====== DATASET SECTION

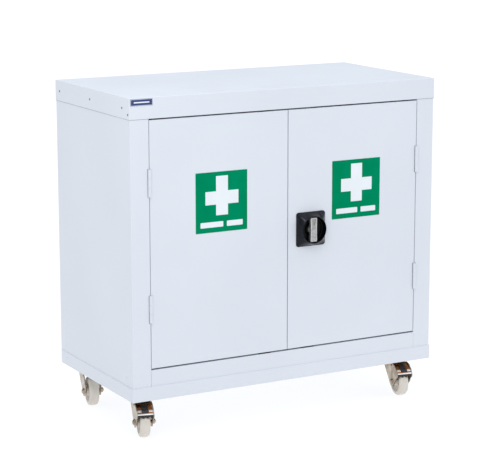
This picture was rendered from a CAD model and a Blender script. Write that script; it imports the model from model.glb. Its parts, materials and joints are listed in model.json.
"""Looks of a wheeled two-door cupboard for first-aid stores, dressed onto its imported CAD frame."""

import json
import math

import bmesh
import bpy
from mathutils import Matrix, Vector
from mathutils.geometry import interpolate_bezier


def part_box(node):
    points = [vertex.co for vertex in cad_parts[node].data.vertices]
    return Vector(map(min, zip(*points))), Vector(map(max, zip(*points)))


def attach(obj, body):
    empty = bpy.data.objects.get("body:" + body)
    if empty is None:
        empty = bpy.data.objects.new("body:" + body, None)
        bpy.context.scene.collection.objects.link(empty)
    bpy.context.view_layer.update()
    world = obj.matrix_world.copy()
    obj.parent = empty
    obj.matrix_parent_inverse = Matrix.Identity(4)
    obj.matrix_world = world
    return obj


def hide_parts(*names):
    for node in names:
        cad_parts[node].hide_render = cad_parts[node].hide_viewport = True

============

YOUR INSTRUCTIONS: Extract each line of the listing above, copying it word for word.

SOLUTION FOR THIS EXERCISE:
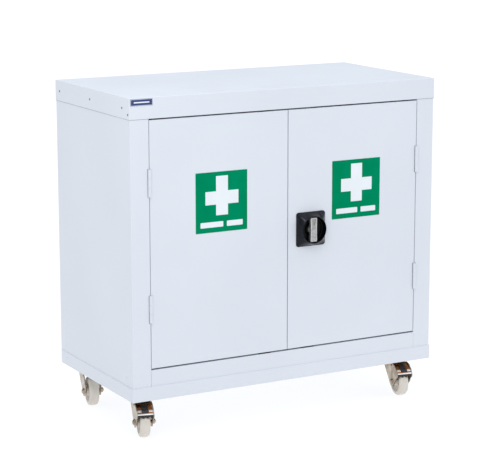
This picture was rendered from a CAD model and a Blender script. Write that script; it imports the model from model.glb. Its parts, materials and joints are listed in model.json.
"""Looks of a wheeled two-door cupboard for first-aid stores, dressed onto its imported CAD frame."""

import json
import math

import bmesh
import bpy
from mathutils import Matrix, Vector
from mathutils.geometry import interpolate_bezier


def part_box(node):
    points = [vertex.co for vertex in cad_parts[node].data.vertices]
    return Vector(map(min, zip(*points))), Vector(map(max, zip(*points)))


def attach(obj, body):
    empty = bpy.data.objects.get("body:" + body)
    if empty is None:
        empty = bpy.data.objects.new("body:" + body, None)
        bpy.context.scene.collection.objects.link(empty)
    bpy.context.view_layer.update()
    world = obj.matrix_world.copy()
    obj.parent = empty
    obj.matrix_parent_inverse = Matrix.Identity(4)
    obj.matrix_world = world
    return obj


def hide_parts(*names):
    for node in names:
        cad_parts[node].hide_render = cad_parts[node].hide_viewport = True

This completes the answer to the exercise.